PHOTONIC CRYSTAL FIBER-BASED SENSOR : DESIGN AND ANALYSIS

Abstract

This thesis presents the design and theoretical analysis of a Photonic Crystal Fiber (PCF) based chemical sensor model. To evaluate the efficiency of this model, various optical parameters are analysed using Finite Element Method (FEM) based COMSOL Multiphysics Software. Different analytes namely Methanol (1.317), Water (1.330), Ethanol (1.354) and Benzene (1.366) have been considered for the sensing purpose in this study. The core region is infiltrated with different analytes separately. The model is simulated in THz regime (0.5 THz-1.5 THz) to evaluate optical properties. The proposed structure design exhibits a high relative sensitivity of 96.85%, 97.32%, 97.99% and 98.33% for methanol, water, ethanol, and benzene, respectively at an operating frequency of 1.3 THz. The proposed model demonstrates exceptionally low confinement loss values which are 2.22 × 10-12 dB/m for methanol, 1.16 × 10-11 dB/m for water, 1.34 × 10-11 dB/m for ethanol and is 1.30 × 10-12 dB/m for benzene.
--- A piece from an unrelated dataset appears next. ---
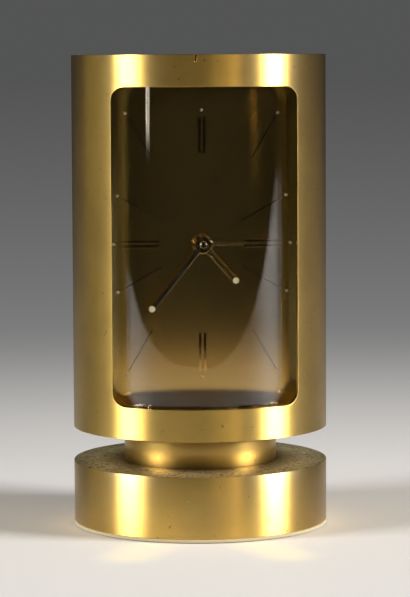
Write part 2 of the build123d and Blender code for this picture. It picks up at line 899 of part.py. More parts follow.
def barrel_pinion(spot, leaves, first_leaf):
    """A pinion that a barrel drives."""
    return pinion(spot, leaves, barrel_module, drum_front_depth, first_leaf, flange_thickness)


def spring_depths(height):
    return flange_back + spring_gap, drum_front_depth + height - drum_wall - spring_gap


def mainspring(spot, radius, height, inner):
    """A wound strip, packed tight against the wall of its drum."""
    outline = around(spot, radius - drum_wall - spring_gap, tube_sides)
    outline -= hole(spot, inner, sides=tube_sides)
    return slab(outline, *spring_depths(height))


def winding_arbor(spot, height):
    """The arbor that a key turns, with its core in the drum and its ratchet wheel behind the plate."""
    body = shaft(spot, winding_arbor_radius, plate_front, winding_arbor_back)
    body += shaft(spot, winding_core_radius, *spring_depths(height))
    corners = [(ratchet_radius, 0), (ratchet_radius - ratchet_drop, 0)]
    return body + slab(Pos(*spot) * ringed_outline(ratchet_teeth, corners), ratchet_front, ratchet_back)


def click(spot):
    """A click whose nose stands just clear of the ratchet wheel's teeth."""
    pivot = click_pivot(spot)
    nose_distance = ratchet_radius + click_clearance + click_width
    nose = toward(spot, nose_distance, click_bearing + click_spread_angle)
    body = slab(link(pivot, nose, click_width), ratchet_front, ratchet_back)
    return body + shaft(pivot, click_pin_radius, inside_back, ratchet_front, pivot_sides)


def second_wheel():
    body = arbor(second_spot, stout_arbor_radius)
    body += wheel(second_spot, second_wheel_teeth, second_module, second_wheel_depth)
    first = meshed(0, going_barrel_teeth, second_pinion_leaves, going_barrel_bearing + 180)
    return body + barrel_pinion(second_spot, second_pinion_leaves, first)


def centre_wheel():
    body = wheel(centre_spot, centre_wheel_teeth, centre_module, centre_wheel_depth, crossed=True)
    body += shaft(centre_spot, centre_pipe_radius, plate_front, back_plate_back)
    first = meshed(0, second_wheel_teeth, centre_pinion_leaves, second_bearing + 180)
    body += pinion(centre_spot, centre_pinion_leaves, second_module, second_wheel_depth, first)
    bore = drilled(centre_spot, centre_arbor_radius, plate_front, back_plate_back, running_clearance)
    return body - bore


def third_wheel():
    body = arbor(third_spot, slim_arbor_radius)
    first = meshed(0, centre_wheel_teeth, third_pinion_leaves, third_bearing)
    body += pinion(third_spot, third_pinion_leaves, centre_module, centre_wheel_depth, first)
    return body + wheel(third_spot, third_wheel_teeth, third_module, third_wheel_depth)


def fourth_wheel():
    body = arbor(fourth_spot, slim_arbor_radius)
    first = meshed(0, third_wheel_teeth, fourth_pinion_leaves, fourth_bearing)
    body += pinion(fourth_spot, fourth_pinion_leaves, third_module, third_wheel_depth, first)
    return body + wheel(fourth_spot, fourth_wheel_teeth, fourth_module, fourth_wheel_depth)


def escape_wheel():
    body = arbor(escape_spot, slim_arbor_radius)
    first = meshed(0, fourth_wheel_teeth, escape_pinion_leaves, escape_bearing)
    body += pinion(escape_spot, escape_pinion_leaves, fourth_module, fourth_wheel_depth, first)
    corners = [(escape_radius, 0), (escape_root_radius, escape_heel_share)]
    outline = Pos(*escape_spot) * ringed_outline(escape_teeth, corners)
    return body + slab(outline, escape_wheel_depth, escape_wheel_depth + escape_thickness)


def pallet_lever():
    """The lever, its fork arm and two pallets that stand just clear of the escape wheel."""
    outline = link(lever_spot, toward(lever_spot, lever_fork_reach, balance_bearing), lever_arm_width)
    for side in (-1, 1):
        bearing = lever_bearing + side * pallet_spread_angle
        middle = toward(escape_spot, escape_radius + pallet_clearance + pallet_length / 2, bearing)
        outline += link(lever_spot, middle, lever_arm_width)
        outline += Pos(*middle) * Rot(Z=bearing) * Rectangle(pallet_length, pallet_width)
    body = slab(outline, escape_wheel_depth, escape_wheel_depth + escape_thickness)
    return body + arbor(lever_spot, slim_arbor_radius)


def balance_wheel():
    body = arbor(balance_spot, slim_arbor_radius)
    rim = RegularPolygon(balance_radius, drum_sides)
    rim -= RegularPolygon(balance_radius - balance_rim_width, drum_sides)
    rim += Rectangle(2 * balance_radius - balance_rim_width, balance_arm_width)
    body += slab(Pos(*balance_spot) * rim, balance_depth, balance_depth + balance_rim_height)
    roller_front = escape_wheel_depth + escape_thickness + roller_gap
    body += shaft(balance_spot, roller_radius, roller_front, roller_front + roller_thickness)
    pin_spot = toward(balance_spot, roller_radius - 2 * impulse_pin_radius, balance_bearing + 180)
    return body + shaft(pin_spot, impulse_pin_radius, escape_wheel_depth, roller_front)


def hairspring():
    """A spiral strip whose outer end is held by a stud in the back plate."""
    inner, outer = [], []
    for step in range(hairspring_turns * hairspring_steps + 1):
        turn = step / hairspring_steps
        radius = hairspring_inner + turn * hairspring_pitch
        for side, line in ((-1, inner), (1, outer)):
            line.append(toward(balance_spot, radius + side * hairspring_strip / 2, 360 * turn))
    outline = make_face(Polyline(*outer, *reversed(inner), close=True))
    coil = slab(outline, hairspring_depth, hairspring_depth + hairspring_height)
    return coil + shaft(outer[-1], hairspring_stud_radius, hairspring_depth, inside_back)


def hammer_wheel():
    body = arbor(hammer_wheel_spot, slim_arbor_radius)
    first = meshed(0, alarm_barrel_teeth, hammer_pinion_leaves, hammer_wheel_bearing)
    body += barrel_pinion(hammer_wheel_spot, hammer_pinion_leaves, first)
    corners = [(hammer_wheel_radius, 0), (hammer_wheel_root, hammer_heel_share)]
    outline = Pos(*hammer_wheel_spot) * ringed_outline(hammer_wheel_teeth, corners)
    return body + slab(outline, hammer_wheel_depth, hammer_wheel_depth + wheel_thickness)


def alarm_hammer():
    """The hammer with its two verge pallets over the hammer wheel."""
    outline = around(hammer_spot, slim_arbor_radius)
    for side in (-1, 1):
        tip = toward(hammer_spot, verge_reach, hammer_bearing + 180 + side * verge_spread_angle)
        outline += link(hammer_spot, tip, verge_width)
    body = arbor(hammer_spot, slim_arbor_radius)
    body += slab(outline, hammer_wheel_depth, hammer_wheel_depth + wheel_thickness)
    arm_back = hammer_arm_depth + wheel_thickness
    body += slab(link(hammer_spot, hammer_head_spot, hammer_arm_width), hammer_arm_depth, arm_back)
    return body + shaft(hammer_head_spot, hammer_head_radius, arm_back - hammer_head_length, arm_back)


def alarm_stop_button():
    head_front = cover_back + button_gap
    head = shaft(button_spot, button_radius, head_front, head_front + button_length, tube_sides)
    return head + shaft(button_spot, button_rod_radius, button_rod_end_depth, head_front)


sub_parts = {
    "case_tube": case_tube(),
    "top_cap": top_cap(),
    "case_floor": case_floor(),
    "neck_ring": neck_ring(),
    "base_disc": base_disc(),
    "foot_pad": foot_pad(),
    "clamp_bolt": clamp_bolt(),
    "clamp_nut": clamp_nut(),
    "tie_rods": tie_rods(),
    "mounting_bars": mounting_bars(),
    "cover_posts": cover_posts(),
    "cover_screws": cover_screws(),
    "movement_screws": movement_screws(),
    "back_cover": back_cover(),
    "window_glass": window_glass(),
    "dial": dial(),
    "quarter_indices": quarter_indices(),
    "hour_dots": hour_dots(),
    "minute_hand": minute_hand(),
    "minute_inlay": minute_inlay(),
    "minute_lume": lume(minute_hand_reach, minute_clock_angle, minute_hand_depth),
    "hour_hand": hour_hand(),
    "hour_lume": lume(hour_hand_reach, hour_clock_angle, hour_hand_depth),
    "alarm_hand": alarm_hand(),
    "hand_cap": hand_cap(),
    "centre_arbor": centre_arbor(),
    "cannon_pinion": cannon_pinion(),
    "minute_wheel": minute_wheel(),
    "hour_wheel": hour_wheel(),
    "alarm_wheel": alarm_wheel(),
    "alarm_set_arbor": alarm_set_arbor(),
    "hand_set_knob": knob(centre_spot, hand_knob_radius, centre_arbor_radius),
    "alarm_set_knob": knob(alarm_set_spot, alarm_knob_radius, alarm_set_arbor_radius),
    "front_plate": front_plate(),
    "back_plate": back_plate(),
    "plate_pillars": plate_pillars(),
    "going_barrel": barrel(going_spot, going_barrel_teeth, going_drum_radius, going_drum_height),
    "going_mainspring": mainspring(going_spot, going_drum_radius, going_drum_height, going_spring_inner),
    "going_winding_arbor": winding_arbor(going_spot, going_drum_height),
    "going_click": click(going_spot),
    "going_key": key(going_spot),
    "alarm_barrel": barrel(alarm_spot, alarm_barrel_teeth, alarm_drum_radius, alarm_drum_height),
    "alarm_mainspring": mainspring(alarm_spot, alarm_drum_radius, alarm_drum_height, alarm_spring_inner),
    "alarm_winding_arbor": winding_arbor(alarm_spot, alarm_drum_height),
    "alarm_click": click(alarm_spot),
    "alarm_key": key(alarm_spot),
    "second_wheel": second_wheel(),
    "centre_wheel": centre_wheel(),
    "third_wheel": third_wheel(),
    "fourth_wheel": fourth_wheel(),
    "escape_wheel": escape_wheel(),
    "pallet_lever": pallet_lever(),
    "balance_wheel": balance_wheel(),
    "hairspring": hairspring(),
    "hammer_wheel": hammer_wheel(),
    "alarm_hammer": alarm_hammer(),
    "alarm_stop_button": alarm_stop_button(),
}

os.makedirs("parts", exist_ok=True)
for name, shape in sub_parts.items():
    pieces = shape if isinstance(shape, list) else [shape]
    solids = [solid for piece in pieces for solid in piece.solids()]
    export_step(Compound(children=solids) if len(solids) > 1 else solids[0], f"parts/{name}.step")
    print(name, len(solids), round(sum(solid.volume for solid in solids)))

arbors = {
    "minute wheel": minute_spot,
    "alarm setting": alarm_set_spot,
    "second": second_spot,
    "going": going_spot,
    "third": third_spot,
    "fourth": fourth_spot,
    "escape": escape_spot,
    "lever": lever_spot,
    "balance": balance_spot,
    "alarm": alarm_spot,
    "hammer wheel": hammer_wheel_spot,
    "hammer": hammer_spot,
    "button": button_spot,
    "going click": click_pivot(going_spot),
    "alarm click": click_pivot(alarm_spot),
}
for name, spot in arbors.items():
    print(name, "arbor at", round(spot[0], 4), round(middle_height + spot[1], 4))
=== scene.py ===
# %% [markdown]
# # A brass pendulette clock
# The object is a small table alarm clock. A thick brass tube stands on a short satin neck, and the neck on a
# heavy brass foot disc. A tall window is milled through the front of the tube, and behind it sit a curved
# glass, a satin gilt dial and three hands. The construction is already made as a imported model, in metres,
# with the origin in the middle of the underside, Z up and the dial towards -Y. This notebook dresses it.

import json
from math import asin, cos, dist, pi, radians, sin, tau

import bmesh
import bpy
from mathutils import Matrix, Vector


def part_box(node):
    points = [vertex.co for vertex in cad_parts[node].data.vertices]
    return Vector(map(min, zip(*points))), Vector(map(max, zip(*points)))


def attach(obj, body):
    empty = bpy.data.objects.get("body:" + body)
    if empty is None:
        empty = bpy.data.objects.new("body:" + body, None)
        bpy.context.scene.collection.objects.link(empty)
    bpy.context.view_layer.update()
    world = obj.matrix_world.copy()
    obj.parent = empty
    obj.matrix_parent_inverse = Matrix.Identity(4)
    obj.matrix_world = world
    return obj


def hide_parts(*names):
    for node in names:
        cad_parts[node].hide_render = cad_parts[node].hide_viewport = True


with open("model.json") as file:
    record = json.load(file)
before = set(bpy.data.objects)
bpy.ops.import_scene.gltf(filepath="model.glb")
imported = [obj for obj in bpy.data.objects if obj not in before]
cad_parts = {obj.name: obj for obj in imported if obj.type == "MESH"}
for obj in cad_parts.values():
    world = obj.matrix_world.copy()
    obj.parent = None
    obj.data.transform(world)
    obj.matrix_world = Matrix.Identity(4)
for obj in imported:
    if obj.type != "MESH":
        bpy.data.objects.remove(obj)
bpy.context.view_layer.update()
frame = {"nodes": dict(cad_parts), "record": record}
mm = 0.001

# %% [markdown]
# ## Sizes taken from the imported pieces
# Every dressed piece has to sit exactly where its packed one sits, because that is where the joints and the
# other pieces expect it. So the sizes could be typed again, or read from the frame. They are read from the
# frame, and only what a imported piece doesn't tell, such as the width of a chamfer, is named here.

# %% Read the main sizes
tube_low, tube_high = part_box("case_tube")
case_radius = tube_high.x
neck_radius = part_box("neck_ring")[1].x
middle_height = (tube_low.z + tube_high.z) / 2
dial_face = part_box("dial")[0].y
print("case radius", round(case_radius, 4), "middle of the dial at", round(middle_height, 4))

# %% [markdown]
# ## Turned pieces
# The tube, neck, foot and knobs come off a lathe. A modifier such as Screw could sweep their outline, but a
# short function that places the rings itself gives clean four-sided faces and full control over the seam. The
# outline is a closed list of points, each a radius and a place along the axis.

# %% Make meshes and place pieces
merge_distance, shortest_edge = 0.001 * mm, 0.0005 * mm
dressed = []


def in_scene(name, data):
    """A new object that shows in the scene."""
    thing = bpy.data.objects.new(name, data)
    bpy.context.scene.collection.objects.link(thing)
    return thing


def placed(name, mesh, body, slot_name, *nodes):
    """Put a mesh into the scene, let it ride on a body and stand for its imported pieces."""
    piece = in_scene(name, mesh)
    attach(piece, body)
    if nodes:
        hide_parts(*nodes)
    dressed.append((piece, slot_name))
    return piece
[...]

Additionally, the effective material loss for the designed PCF also comes out to be very low for all the analytes, 0.0044 cm -1 for methanol, 0.0040 cm -1 water, 0.0034 cm -1 for ethanol and 0.0032 cm -1 , for benzene. Furthermore, the PCF shows large effective mode area and numerical aperture (NA) within the mentioned range, at 1.3 THz. The NA values obtained at 1.3 THz are 0.32 for methanol, 0.40 for water, 0.32 for ethanol, and 0.32 for benzene. The obtained Effective mode Area (EMA) values are 1.46×10 5 μm 2 for methanol, 1.45 × 10 5 μm 2 for water, 1.44 × 10 5 μm 2 for ethanol and 1.43×10 5 μm 2 , for benzene. Subsequently, the optimal profile provides birefringence values of 0.0009 for methanol, 0.0010 for water, and 0.0011 for both ethanol and benzene. The practical implementation of the proposed PCF structure is possible using subsisting modern fabrication techniques.